Investigation of Local Structures and Magnetism in Mn-doped Y$_{2}$O$_{3}$ Nanocrystals

Nanocrystals of Mn-doped Y$_{2}$O$_{3}$ were prepared by thermal decomposition method and alternately annealed in oxygen and forming gas to vary the oxygen deficiency. X-ray diffraction (XRD), high-resolution transmission electron microscopy (HR-TEM), x-ray absorption fine structures (XAFS), and superconducting quantum interference device (SQUID) techniques were applied before and after each annealing to monitor structural and magnetic variations of the sample. The XRD data show that these annealing treatments do not appreciably change the average particle size of the sample.

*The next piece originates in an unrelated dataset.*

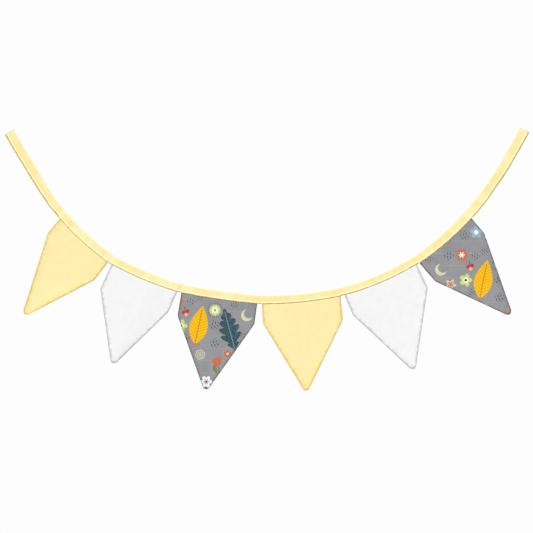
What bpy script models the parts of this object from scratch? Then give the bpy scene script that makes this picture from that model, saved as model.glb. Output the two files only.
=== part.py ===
"""Fabric bunting: a folded binding tape that hangs in a swag from its ends, with six house-shaped flags.

Metres, +Z up. The wall behind it is the plane y = 0 and its front faces -Y. The origin is on the back of the
tape's left end, where a pin goes through both layers.
"""

import math

import bmesh
import bpy

# Cloth, in metres
LEG = 0.0010  # one leg of the folded tape: its outer layer with the turned-in hem pressed to it
HEADER = 0.0012  # a flag's two layers where the tape holds them
FIELD = 0.0020  # a flag's two layers in its middle, with the air between them
ROLL = 0.0030  # the rolled seam along a flag's edges, where the seam allowances lie inside
GAP = 0.0003  # between the tape and a flag
BARE_SLIT = 0.0004  # between the tape's legs where there is no flag
OPENING_RAMP = 0.006  # how far past a flag the legs take to close again
HEADER_TOP = 0.004  # from the tape's fold down to a flag's raw top edge
PIN_INSET = 0.010  # from the tape's end to the pin

# The tape from left to right along its folded upper edge. Each row is a stretch: its length, then how it is at
# its far end: degrees below level, folded width, and how far its back stands off the wall.
START_SLOPE, START_WIDTH = 61.0, 0.0237
STRETCH_COLUMNS = ("name", "length", "slope", "width", "off_wall")
STRETCHES = [
    dict(zip(STRETCH_COLUMNS, row))
    for row in (
        ("left end", 0.0640, 58.5, 0.0231, 0.0000),
        ("left tail", 0.0780, 59.5, 0.0222, 0.0012),
        ("left tail's bend", 0.0850, 49.0, 0.0210, 0.0026),
        ("first flag", 0.1455, 36.0, 0.0201, 0.0030),
        ("first gap", 0.0061, 28.5, 0.0193, 0.0027),
        ("second flag", 0.1609, 17.0, 0.0190, 0.0034),
        ("second gap", 0.0076, 11.5, 0.0190, 0.0028),
        ("third flag", 0.1740, 5.0, 0.0190, 0.0036),
        ("third gap", 0.0092, 0.5, 0.0190, 0.0030),
        ("fourth flag", 0.1783, -11.5, 0.0182, 0.0036),
        ("fourth gap", 0.0081, -15.0, 0.0178, 0.0028),
        ("fifth flag", 0.1767, -31.5, 0.0181, 0.0032),
        ("fifth gap", 0.0052, -34.5, 0.0202, 0.0028),
        ("sixth flag", 0.1533, -48.0, 0.0210, 0.0030),
        ("right tail's start", 0.0100, -48.9, 0.0226, 0.0029),
        ("right tail's bend", 0.0750, -55.5, 0.0226, 0.0014),
        ("right tail", 0.0800, -60.0, 0.0230, 0.0000),
        ("right end", 0.0685, -62.5, 0.0240, 0.0000),
    )
]
STATION_PITCH = 0.0165  # the longest step between two sections of the tape
GAP_STEPS = 3  # steps in each gap between two flags
FOLD_STEPS = 4  # faces round the tape's fold
LOWER_EDGE = (0.0008, 0.5)  # the tape's lower edges thin over this distance to this share of LEG

# The flags from left to right. Each has two upper corners on the tape's lower edge. drop is measured square to
# the line between them, and out is how far a shoulder lies outside them. The tip is where the long sides would
# meet, and tip_along runs from the left corner. curl is how far the tip stands forward, cup how far both edges
# do, and twist how much more the right edge does.
FLAG_COLUMNS = (
    "name",
    "cloth",
    "stretch",
    "left_out",
    "left_drop",
    "right_out",
    "right_drop",
    "tip_along",
    "tip_drop",
    "curl",
    "cup",
    "twist",
)
FLAGS = [
    dict(zip(FLAG_COLUMNS, row))
    for row in (
        ("flag_1_yellow", "yellow", "first flag",
         -0.0020, 0.0429, 0.0042, 0.0519, 0.0888, 0.2288, 0.0090, 0.0030, 0.0016),
        ("flag_2_white", "white", "second flag",
         0.0018, 0.0625, -0.0015, 0.0520, 0.0917, 0.2188, 0.0040, -0.0016, -0.0014),
        ("flag_3_print", "print", "third flag",
         0.0010, 0.0537, 0.0004, 0.0475, 0.0875, 0.2209, 0.0070, 0.0024, 0.0010),
        ("flag_4_yellow", "yellow", "fourth flag",
         0.0015, 0.0451, -0.0001, 0.0545, 0.0812, 0.2172, 0.0030, 0.0034, -0.0012),
        ("flag_5_white", "white", "fifth flag",
         0.0000, 0.0506, 0.0016, 0.0600, 0.0781, 0.2283, 0.0080, -0.0014, 0.0015),
        ("flag_6_print", "print", "sixth flag",
         0.0003, 0.0554, -0.0005, 0.0452, 0.0802, 0.2373, 0.0050, 0.0032, -0.0018),
    )
]
SHOULDER_ROUND = 0.005  # how far a shoulder's rounding reaches along each side
TIP_RADIUS = 0.0085
BELOW_TAPE = 0.0006  # a flag stays as thin as its header for this far below the tape
SHOULDER_STEPS = 2  # faces round each shoulder
SIDE_STEPS = 5  # faces down each long side
INNER_COLUMNS = 3  # columns of a flag between its two rolled edges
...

An amorphous-to-crystalline long-range-order structural change was observed for the first annealing applied to the as-made samples. The short-range-order structure exhibited by XAFS reveals that O vacancies surrounding magnetic impurity atoms were appreciably increased by forming-gas-annealing and decreased by oxygen-annealing in the samples. The increase and decrease of O vacancies are accompanied by enhanced and reduced saturation magnetization as demonstrated by SQUID, respectively. Our experimental results demonstrate clear correlation between magnetism and O vacancies around magnetic ions and therefore strongly support the bound magnetic polaron model in these nanocrystal DMO samples.